4. Considérant que, ainsi que le soutiennent M. A.et le ministre de l'agriculture, de l'agroalimentaire et de la forêt, la cour administrative d'appel a inexactement qualifié les faits qui lui étaient soumis en jugeant que le préjudice dont M. A.demandait, ainsi qu'il a été dit au point 1 ci-dessus, l'indemnisation, trouvait son origine dans un acte de l'Etat insusceptible de se rattacher à un pouvoir dont il dispose ;

5. Considérant, sans qu'il soit besoin d'examiner les autres moyens des pourvois, qu'il résulte de tout ce qui précède que l'arrêt de la cour administrative d'appel doit être annulé ;

Sur les conclusions de M. A.présentées au titre des dispositions de l'article L. 761-1 du code de justice administrative :

6. Considérant qu'il n'y a pas lieu, dans les circonstances de l'espèce, de faire droit aux conclusions présentées par M. A.au titre des dispositions de l'article L. 761-1 du code de justice administrative ;



D E C I D E :

Article 1er : L'arrêt de la cour administrative d'appel de Bordeaux du 15 mai 2012 est annulé.

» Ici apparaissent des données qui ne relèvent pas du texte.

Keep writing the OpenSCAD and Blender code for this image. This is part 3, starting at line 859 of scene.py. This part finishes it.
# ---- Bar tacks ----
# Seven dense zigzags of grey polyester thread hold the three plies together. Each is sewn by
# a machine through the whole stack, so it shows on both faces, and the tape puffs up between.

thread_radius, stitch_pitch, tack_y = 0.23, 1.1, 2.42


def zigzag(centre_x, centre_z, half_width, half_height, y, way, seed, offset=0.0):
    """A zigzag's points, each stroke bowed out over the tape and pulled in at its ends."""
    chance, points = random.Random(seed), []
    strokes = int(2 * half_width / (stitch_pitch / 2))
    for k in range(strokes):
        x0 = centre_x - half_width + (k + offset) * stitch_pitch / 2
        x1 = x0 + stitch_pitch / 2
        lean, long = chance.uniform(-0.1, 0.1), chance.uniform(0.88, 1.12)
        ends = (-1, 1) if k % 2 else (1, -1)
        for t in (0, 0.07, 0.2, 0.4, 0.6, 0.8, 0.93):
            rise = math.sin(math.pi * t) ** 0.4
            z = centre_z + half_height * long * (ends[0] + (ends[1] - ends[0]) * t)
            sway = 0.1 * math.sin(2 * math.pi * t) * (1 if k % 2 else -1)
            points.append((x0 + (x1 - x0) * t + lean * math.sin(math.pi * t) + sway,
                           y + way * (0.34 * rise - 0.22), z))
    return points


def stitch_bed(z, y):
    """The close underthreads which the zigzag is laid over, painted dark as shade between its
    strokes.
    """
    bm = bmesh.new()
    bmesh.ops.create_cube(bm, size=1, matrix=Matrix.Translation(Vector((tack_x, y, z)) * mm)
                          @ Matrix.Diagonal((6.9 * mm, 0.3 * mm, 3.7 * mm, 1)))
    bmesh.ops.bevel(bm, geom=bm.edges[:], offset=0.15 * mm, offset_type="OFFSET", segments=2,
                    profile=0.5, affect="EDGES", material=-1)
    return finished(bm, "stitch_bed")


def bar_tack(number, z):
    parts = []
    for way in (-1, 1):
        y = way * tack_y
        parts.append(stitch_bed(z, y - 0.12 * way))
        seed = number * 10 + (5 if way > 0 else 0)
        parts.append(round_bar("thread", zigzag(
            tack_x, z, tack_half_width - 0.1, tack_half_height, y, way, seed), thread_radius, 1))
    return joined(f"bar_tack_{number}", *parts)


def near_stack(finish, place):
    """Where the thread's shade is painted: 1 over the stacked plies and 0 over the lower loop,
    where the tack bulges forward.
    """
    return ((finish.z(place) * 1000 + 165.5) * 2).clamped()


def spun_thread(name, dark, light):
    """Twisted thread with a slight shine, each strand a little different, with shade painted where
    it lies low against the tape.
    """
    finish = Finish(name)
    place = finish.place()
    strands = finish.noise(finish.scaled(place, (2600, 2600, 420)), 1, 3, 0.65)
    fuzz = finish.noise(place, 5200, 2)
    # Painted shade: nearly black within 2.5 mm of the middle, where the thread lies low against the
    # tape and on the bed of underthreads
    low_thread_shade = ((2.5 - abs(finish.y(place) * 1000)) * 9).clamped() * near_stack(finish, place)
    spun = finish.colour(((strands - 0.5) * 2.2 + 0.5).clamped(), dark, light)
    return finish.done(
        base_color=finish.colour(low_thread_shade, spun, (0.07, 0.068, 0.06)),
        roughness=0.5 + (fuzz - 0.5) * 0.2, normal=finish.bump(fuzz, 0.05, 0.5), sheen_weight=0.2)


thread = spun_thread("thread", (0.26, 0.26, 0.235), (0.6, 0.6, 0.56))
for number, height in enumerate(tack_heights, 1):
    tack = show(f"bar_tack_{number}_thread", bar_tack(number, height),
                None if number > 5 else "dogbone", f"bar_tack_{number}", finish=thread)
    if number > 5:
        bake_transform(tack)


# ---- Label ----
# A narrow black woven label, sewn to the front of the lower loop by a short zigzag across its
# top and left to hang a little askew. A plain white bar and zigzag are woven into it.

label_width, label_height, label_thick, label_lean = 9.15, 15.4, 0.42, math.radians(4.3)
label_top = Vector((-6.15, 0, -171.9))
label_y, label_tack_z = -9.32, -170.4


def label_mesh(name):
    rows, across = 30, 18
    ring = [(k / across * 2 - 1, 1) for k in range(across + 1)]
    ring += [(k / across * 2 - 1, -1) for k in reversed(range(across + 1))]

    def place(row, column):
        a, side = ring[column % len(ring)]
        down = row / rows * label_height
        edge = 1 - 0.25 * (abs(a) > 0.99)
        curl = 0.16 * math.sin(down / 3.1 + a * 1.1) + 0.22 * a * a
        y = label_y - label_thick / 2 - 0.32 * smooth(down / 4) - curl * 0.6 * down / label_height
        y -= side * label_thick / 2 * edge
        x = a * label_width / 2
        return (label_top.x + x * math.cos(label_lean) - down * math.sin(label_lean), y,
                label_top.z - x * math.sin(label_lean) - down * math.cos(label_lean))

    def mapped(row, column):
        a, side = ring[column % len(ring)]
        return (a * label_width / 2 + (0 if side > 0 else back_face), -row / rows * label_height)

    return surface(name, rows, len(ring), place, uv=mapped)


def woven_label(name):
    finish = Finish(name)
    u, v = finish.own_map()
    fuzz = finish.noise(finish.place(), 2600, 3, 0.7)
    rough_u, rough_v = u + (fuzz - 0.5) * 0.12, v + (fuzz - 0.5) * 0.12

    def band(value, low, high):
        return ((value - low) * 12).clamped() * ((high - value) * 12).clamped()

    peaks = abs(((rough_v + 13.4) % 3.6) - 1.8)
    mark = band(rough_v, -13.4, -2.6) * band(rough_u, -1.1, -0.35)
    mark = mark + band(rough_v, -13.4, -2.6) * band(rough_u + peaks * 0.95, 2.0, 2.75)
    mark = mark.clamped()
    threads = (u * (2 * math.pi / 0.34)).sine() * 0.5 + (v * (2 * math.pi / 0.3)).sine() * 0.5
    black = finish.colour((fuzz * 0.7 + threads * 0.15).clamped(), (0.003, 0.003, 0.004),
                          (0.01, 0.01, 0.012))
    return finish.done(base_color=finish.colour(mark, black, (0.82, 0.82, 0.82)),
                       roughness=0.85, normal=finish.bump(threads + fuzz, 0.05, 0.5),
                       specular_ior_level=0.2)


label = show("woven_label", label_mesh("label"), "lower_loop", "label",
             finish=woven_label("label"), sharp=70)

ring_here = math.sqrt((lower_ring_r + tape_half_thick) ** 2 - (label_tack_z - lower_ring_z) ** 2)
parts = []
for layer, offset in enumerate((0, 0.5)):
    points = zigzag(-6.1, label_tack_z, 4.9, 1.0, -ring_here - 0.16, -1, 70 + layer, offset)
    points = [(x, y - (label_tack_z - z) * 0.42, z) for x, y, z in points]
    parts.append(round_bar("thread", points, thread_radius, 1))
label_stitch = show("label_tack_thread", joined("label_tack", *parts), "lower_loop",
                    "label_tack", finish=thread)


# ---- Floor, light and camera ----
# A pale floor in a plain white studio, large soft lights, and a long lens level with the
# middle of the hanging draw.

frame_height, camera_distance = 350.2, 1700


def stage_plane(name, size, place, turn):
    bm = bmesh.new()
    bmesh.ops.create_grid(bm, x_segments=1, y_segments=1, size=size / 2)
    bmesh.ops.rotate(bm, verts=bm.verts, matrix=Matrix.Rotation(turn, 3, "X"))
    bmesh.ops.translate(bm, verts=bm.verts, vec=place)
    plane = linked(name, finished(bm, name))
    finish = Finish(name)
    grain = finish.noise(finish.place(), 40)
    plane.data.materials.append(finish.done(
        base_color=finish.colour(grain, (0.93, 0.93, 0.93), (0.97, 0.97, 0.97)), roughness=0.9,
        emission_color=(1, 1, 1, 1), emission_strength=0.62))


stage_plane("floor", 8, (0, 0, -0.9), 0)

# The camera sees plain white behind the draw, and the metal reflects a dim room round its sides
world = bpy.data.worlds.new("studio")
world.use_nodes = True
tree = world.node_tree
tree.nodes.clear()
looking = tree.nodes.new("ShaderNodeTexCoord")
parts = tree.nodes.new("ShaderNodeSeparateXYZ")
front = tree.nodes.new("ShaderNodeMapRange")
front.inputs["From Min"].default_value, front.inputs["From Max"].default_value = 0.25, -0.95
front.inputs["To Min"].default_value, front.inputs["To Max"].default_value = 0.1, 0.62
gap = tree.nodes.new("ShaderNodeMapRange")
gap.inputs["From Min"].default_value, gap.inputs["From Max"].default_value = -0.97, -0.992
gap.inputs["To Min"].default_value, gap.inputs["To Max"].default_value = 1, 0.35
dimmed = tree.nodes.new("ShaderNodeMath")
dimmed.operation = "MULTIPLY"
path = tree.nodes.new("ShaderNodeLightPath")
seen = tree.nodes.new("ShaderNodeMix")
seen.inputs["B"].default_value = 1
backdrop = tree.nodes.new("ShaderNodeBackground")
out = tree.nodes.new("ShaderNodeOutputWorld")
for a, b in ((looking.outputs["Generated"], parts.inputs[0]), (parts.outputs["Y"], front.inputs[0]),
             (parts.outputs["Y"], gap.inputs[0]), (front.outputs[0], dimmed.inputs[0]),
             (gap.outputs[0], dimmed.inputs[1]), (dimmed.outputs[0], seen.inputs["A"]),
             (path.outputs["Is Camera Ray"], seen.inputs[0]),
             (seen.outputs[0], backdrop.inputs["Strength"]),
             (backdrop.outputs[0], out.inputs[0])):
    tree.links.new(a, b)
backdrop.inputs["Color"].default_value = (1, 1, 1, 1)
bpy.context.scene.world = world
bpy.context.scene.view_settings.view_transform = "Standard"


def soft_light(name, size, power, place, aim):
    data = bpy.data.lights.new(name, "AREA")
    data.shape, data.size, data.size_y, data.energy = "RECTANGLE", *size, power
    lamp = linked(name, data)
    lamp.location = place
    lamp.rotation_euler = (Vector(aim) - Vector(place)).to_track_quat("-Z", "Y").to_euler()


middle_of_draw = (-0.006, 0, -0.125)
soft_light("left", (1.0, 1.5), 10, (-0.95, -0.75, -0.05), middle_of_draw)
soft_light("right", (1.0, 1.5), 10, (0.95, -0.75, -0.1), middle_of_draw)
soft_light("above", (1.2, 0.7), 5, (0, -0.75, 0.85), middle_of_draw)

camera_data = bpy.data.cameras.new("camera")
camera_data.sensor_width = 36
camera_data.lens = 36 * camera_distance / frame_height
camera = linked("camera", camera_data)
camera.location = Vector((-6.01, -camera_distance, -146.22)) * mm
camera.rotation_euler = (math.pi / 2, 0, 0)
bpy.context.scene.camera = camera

Article 2 : L'affaire est renvoyée à la cour administrative d'appel de Bordeaux.

Article 3 : Les conclusions présentées par M. A.au titre des dispositions de l'article L. 761-1 du code de justice administrative sont rejetées.

Article 4 : La présente décision sera notifiée à M. B. A.et au ministre de l'agriculture, de l'agroalimentaire et de la forêt.